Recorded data
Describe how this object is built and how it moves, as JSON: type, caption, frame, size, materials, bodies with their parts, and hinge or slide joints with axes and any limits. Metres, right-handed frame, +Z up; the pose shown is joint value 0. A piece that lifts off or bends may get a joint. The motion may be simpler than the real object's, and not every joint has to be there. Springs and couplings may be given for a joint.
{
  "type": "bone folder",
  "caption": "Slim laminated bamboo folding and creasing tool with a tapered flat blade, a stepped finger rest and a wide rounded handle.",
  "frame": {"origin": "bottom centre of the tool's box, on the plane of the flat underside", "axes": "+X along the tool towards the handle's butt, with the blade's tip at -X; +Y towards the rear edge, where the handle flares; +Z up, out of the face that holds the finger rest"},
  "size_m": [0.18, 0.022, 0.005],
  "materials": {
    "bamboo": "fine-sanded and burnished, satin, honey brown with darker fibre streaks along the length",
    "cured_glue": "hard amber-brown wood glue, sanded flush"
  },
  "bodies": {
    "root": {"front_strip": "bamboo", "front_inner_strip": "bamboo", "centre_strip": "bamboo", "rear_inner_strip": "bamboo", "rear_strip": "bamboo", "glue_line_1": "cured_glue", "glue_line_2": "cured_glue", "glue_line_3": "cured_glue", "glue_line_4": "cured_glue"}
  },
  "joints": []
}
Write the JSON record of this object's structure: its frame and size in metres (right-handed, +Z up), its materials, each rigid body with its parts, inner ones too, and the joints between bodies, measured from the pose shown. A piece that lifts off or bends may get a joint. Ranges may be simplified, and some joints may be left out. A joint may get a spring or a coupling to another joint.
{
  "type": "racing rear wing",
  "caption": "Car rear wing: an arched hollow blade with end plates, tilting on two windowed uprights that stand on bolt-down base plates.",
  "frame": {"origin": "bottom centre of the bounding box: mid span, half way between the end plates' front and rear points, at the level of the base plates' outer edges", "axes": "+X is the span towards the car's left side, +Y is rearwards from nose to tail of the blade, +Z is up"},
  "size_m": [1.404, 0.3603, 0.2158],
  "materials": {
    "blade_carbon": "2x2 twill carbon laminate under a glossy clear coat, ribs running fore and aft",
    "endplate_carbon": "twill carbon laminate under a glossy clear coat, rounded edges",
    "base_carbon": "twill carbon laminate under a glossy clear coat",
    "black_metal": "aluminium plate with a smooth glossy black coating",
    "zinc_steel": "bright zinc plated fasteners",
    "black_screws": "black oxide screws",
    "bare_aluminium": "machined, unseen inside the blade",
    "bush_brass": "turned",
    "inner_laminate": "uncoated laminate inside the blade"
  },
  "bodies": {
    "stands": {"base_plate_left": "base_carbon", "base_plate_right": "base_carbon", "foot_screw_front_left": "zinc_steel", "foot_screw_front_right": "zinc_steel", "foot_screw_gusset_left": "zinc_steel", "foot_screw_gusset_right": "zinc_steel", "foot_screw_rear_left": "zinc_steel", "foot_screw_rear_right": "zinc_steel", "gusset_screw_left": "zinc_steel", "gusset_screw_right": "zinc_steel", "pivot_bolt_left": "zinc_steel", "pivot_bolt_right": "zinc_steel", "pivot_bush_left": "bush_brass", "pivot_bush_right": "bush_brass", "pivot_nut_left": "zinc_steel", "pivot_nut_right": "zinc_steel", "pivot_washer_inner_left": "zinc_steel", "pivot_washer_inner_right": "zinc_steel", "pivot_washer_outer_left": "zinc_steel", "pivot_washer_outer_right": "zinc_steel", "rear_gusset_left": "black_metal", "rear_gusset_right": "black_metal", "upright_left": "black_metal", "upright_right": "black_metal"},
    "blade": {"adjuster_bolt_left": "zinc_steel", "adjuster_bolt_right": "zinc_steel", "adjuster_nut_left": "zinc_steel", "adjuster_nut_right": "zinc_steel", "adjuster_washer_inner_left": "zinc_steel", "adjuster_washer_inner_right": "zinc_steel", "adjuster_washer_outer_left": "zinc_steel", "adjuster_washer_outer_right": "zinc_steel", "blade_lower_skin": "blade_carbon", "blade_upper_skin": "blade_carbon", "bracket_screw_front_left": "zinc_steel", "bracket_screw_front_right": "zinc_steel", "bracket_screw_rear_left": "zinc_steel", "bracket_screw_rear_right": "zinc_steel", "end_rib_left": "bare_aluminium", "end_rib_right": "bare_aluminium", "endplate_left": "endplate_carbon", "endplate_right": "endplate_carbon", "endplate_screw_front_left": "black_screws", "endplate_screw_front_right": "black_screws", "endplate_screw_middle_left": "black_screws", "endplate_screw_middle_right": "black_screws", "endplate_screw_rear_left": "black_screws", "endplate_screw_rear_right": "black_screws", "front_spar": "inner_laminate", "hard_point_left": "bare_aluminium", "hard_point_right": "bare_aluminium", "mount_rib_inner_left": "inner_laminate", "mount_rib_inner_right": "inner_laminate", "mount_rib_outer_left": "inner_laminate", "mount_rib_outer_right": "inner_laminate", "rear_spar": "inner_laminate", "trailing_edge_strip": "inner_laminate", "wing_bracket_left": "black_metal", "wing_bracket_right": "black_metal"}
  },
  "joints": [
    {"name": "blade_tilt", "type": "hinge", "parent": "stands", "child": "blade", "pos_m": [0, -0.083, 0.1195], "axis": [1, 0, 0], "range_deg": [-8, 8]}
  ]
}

* _OBJECTIVE_: Write the material out exactly, with nothing left out.

* _CORRECT OUTPUT_:
Describe how this object is built and how it moves, as JSON: type, caption, frame, size, materials, bodies with their parts, and hinge or slide joints with axes and any limits. Metres, right-handed frame, +Z up; the pose shown is joint value 0. A piece that lifts off or bends may get a joint. The motion may be simpler than the real object's, and not every joint has to be there. Springs and couplings may be given for a joint.
{
  "type": "bone folder",
  "caption": "Slim laminated bamboo folding and creasing tool with a tapered flat blade, a stepped finger rest and a wide rounded handle.",
  "frame": {"origin": "bottom centre of the tool's box, on the plane of the flat underside", "axes": "+X along the tool towards the handle's butt, with the blade's tip at -X; +Y towards the rear edge, where the handle flares; +Z up, out of the face that holds the finger rest"},
  "size_m": [0.18, 0.022, 0.005],
  "materials": {
    "bamboo": "fine-sanded and burnished, satin, honey brown with darker fibre streaks along the length",
    "cured_glue": "hard amber-brown wood glue, sanded flush"
  },
  "bodies": {
    "root": {"front_strip": "bamboo", "front_inner_strip": "bamboo", "centre_strip": "bamboo", "rear_inner_strip": "bamboo", "rear_strip": "bamboo", "glue_line_1": "cured_glue", "glue_line_2": "cured_glue", "glue_line_3": "cured_glue", "glue_line_4": "cured_glue"}
  },
  "joints": []
}
Write the JSON record of this object's structure: its frame and size in metres (right-handed, +Z up), its materials, each rigid body with its parts, inner ones too, and the joints between bodies, measured from the pose shown. A piece that lifts off or bends may get a joint. Ranges may be simplified, and some joints may be left out. A joint may get a spring or a coupling to another joint.
{
  "type": "racing rear wing",
  "caption": "Car rear wing: an arched hollow blade with end plates, tilting on two windowed uprights that stand on bolt-down base plates.",
  "frame": {"origin": "bottom centre of the bounding box: mid span, half way between the end plates' front and rear points, at the level of the base plates' outer edges", "axes": "+X is the span towards the car's left side, +Y is rearwards from nose to tail of the blade, +Z is up"},
  "size_m": [1.404, 0.3603, 0.2158],
  "materials": {
    "blade_carbon": "2x2 twill carbon laminate under a glossy clear coat, ribs running fore and aft",
    "endplate_carbon": "twill carbon laminate under a glossy clear coat, rounded edges",
    "base_carbon": "twill carbon laminate under a glossy clear coat",
    "black_metal": "aluminium plate with a smooth glossy black coating",
    "zinc_steel": "bright zinc plated fasteners",
    "black_screws": "black oxide screws",
    "bare_aluminium": "machined, unseen inside the blade",
    "bush_brass": "turned",
    "inner_laminate": "uncoated laminate inside the blade"
  },
  "bodies": {
    "stands": {"base_plate_left": "base_carbon", "base_plate_right": "base_carbon", "foot_screw_front_left": "zinc_steel", "foot_screw_front_right": "zinc_steel", "foot_screw_gusset_left": "zinc_steel", "foot_screw_gusset_right": "zinc_steel", "foot_screw_rear_left": "zinc_steel", "foot_screw_rear_right": "zinc_steel", "gusset_screw_left": "zinc_steel", "gusset_screw_right": "zinc_steel", "pivot_bolt_left": "zinc_steel", "pivot_bolt_right": "zinc_steel", "pivot_bush_left": "bush_brass", "pivot_bush_right": "bush_brass", "pivot_nut_left": "zinc_steel", "pivot_nut_right": "zinc_steel", "pivot_washer_inner_left": "zinc_steel", "pivot_washer_inner_right": "zinc_steel", "pivot_washer_outer_left": "zinc_steel", "pivot_washer_outer_right": "zinc_steel", "rear_gusset_left": "black_metal", "rear_gusset_right": "black_metal", "upright_left": "black_metal", "upright_right": "black_metal"},
    "blade": {"adjuster_bolt_left": "zinc_steel", "adjuster_bolt_right": "zinc_steel", "adjuster_nut_left": "zinc_steel", "adjuster_nut_right": "zinc_steel", "adjuster_washer_inner_left": "zinc_steel", "adjuster_washer_inner_right": "zinc_steel", "adjuster_washer_outer_left": "zinc_steel", "adjuster_washer_outer_right": "zinc_steel", "blade_lower_skin": "blade_carbon", "blade_upper_skin": "blade_carbon", "bracket_screw_front_left": "zinc_steel", "bracket_screw_front_right": "zinc_steel", "bracket_screw_rear_left": "zinc_steel", "bracket_screw_rear_right": "zinc_steel", "end_rib_left": "bare_aluminium", "end_rib_right": "bare_aluminium", "endplate_left": "endplate_carbon", "endplate_right": "endplate_carbon", "endplate_screw_front_left": "black_screws", "endplate_screw_front_right": "black_screws", "endplate_screw_middle_left": "black_screws", "endplate_screw_middle_right": "black_screws", "endplate_screw_rear_left": "black_screws", "endplate_screw_rear_right": "black_screws", "front_spar": "inner_laminate", "hard_point_left": "bare_aluminium", "hard_point_right": "bare_aluminium", "mount_rib_inner_left": "inner_laminate", "mount_rib_inner_right": "inner_laminate", "mount_rib_outer_left": "inner_laminate", "mount_rib_outer_right": "inner_laminate", "rear_spar": "inner_laminate", "trailing_edge_strip": "inner_laminate", "wing_bracket_left": "black_metal", "wing_bracket_right": "black_metal"}
  },
  "joints": [
    {"name": "blade_tilt", "type": "hinge", "parent": "stands", "child": "blade", "pos_m": [0, -0.083, 0.1195], "axis": [1, 0, 0], "range_deg": [-8, 8]}
  ]
}